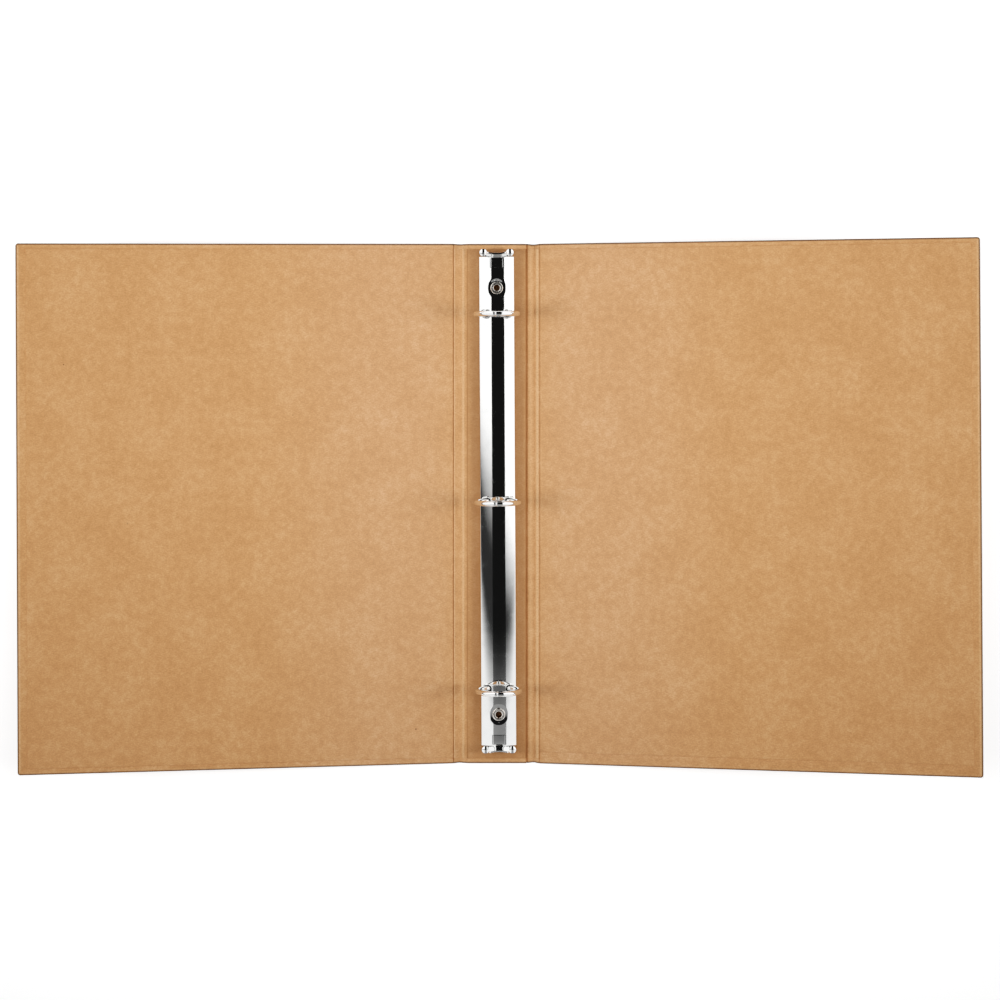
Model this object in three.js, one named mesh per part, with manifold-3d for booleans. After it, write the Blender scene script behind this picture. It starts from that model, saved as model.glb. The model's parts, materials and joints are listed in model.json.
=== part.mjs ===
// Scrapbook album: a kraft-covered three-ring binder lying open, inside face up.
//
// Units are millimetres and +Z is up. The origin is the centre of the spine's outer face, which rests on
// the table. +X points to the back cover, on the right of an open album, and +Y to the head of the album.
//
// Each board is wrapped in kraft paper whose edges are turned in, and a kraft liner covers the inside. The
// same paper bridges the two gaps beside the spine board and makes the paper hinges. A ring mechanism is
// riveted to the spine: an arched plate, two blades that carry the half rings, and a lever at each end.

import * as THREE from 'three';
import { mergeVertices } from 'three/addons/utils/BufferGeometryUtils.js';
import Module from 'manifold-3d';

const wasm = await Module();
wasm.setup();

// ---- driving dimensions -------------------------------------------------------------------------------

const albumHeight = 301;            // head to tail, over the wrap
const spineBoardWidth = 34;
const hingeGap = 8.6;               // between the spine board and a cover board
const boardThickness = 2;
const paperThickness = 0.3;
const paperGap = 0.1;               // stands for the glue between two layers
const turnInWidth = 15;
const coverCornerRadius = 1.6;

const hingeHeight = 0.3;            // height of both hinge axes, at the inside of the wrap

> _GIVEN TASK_
Repeat the whole listing exactly, keeping every line intact.

> _SOLUTION TO THIS TASK_
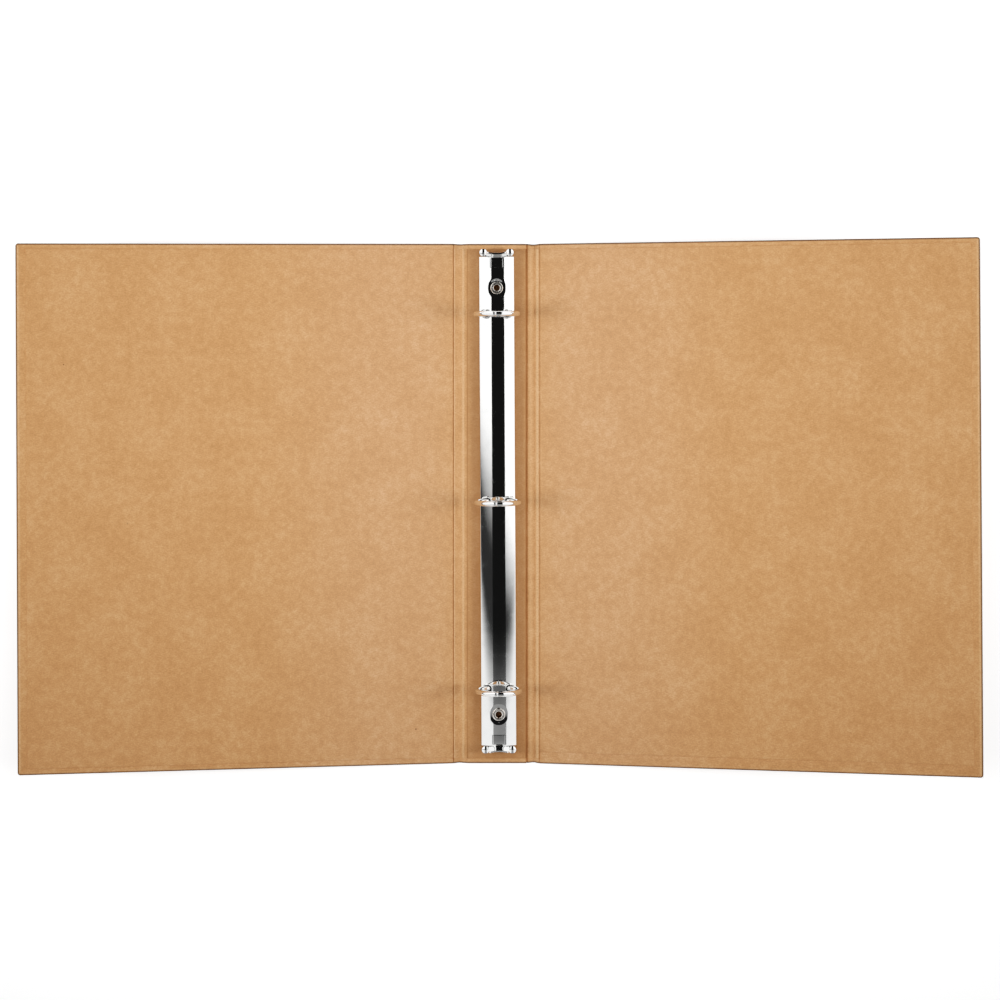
Model this object in three.js, one named mesh per part, with manifold-3d for booleans. After it, write the Blender scene script behind this picture. It starts from that model, saved as model.glb. The model's parts, materials and joints are listed in model.json.
=== part.mjs ===
// Scrapbook album: a kraft-covered three-ring binder lying open, inside face up.
//
// Units are millimetres and +Z is up. The origin is the centre of the spine's outer face, which rests on
// the table. +X points to the back cover, on the right of an open album, and +Y to the head of the album.
//
// Each board is wrapped in kraft paper whose edges are turned in, and a kraft liner covers the inside. The
// same paper bridges the two gaps beside the spine board and makes the paper hinges. A ring mechanism is
// riveted to the spine: an arched plate, two blades that carry the half rings, and a lever at each end.

import * as THREE from 'three';
import { mergeVertices } from 'three/addons/utils/BufferGeometryUtils.js';
import Module from 'manifold-3d';

const wasm = await Module();
wasm.setup();

// ---- driving dimensions -------------------------------------------------------------------------------

const albumHeight = 301;            // head to tail, over the wrap
const spineBoardWidth = 34;
const hingeGap = 8.6;               // between the spine board and a cover board
const boardThickness = 2;
const paperThickness = 0.3;
const paperGap = 0.1;               // stands for the glue between two layers
const turnInWidth = 15;
const coverCornerRadius = 1.6;

const hingeHeight = 0.3;            // height of both hinge axes, at the inside of the wrap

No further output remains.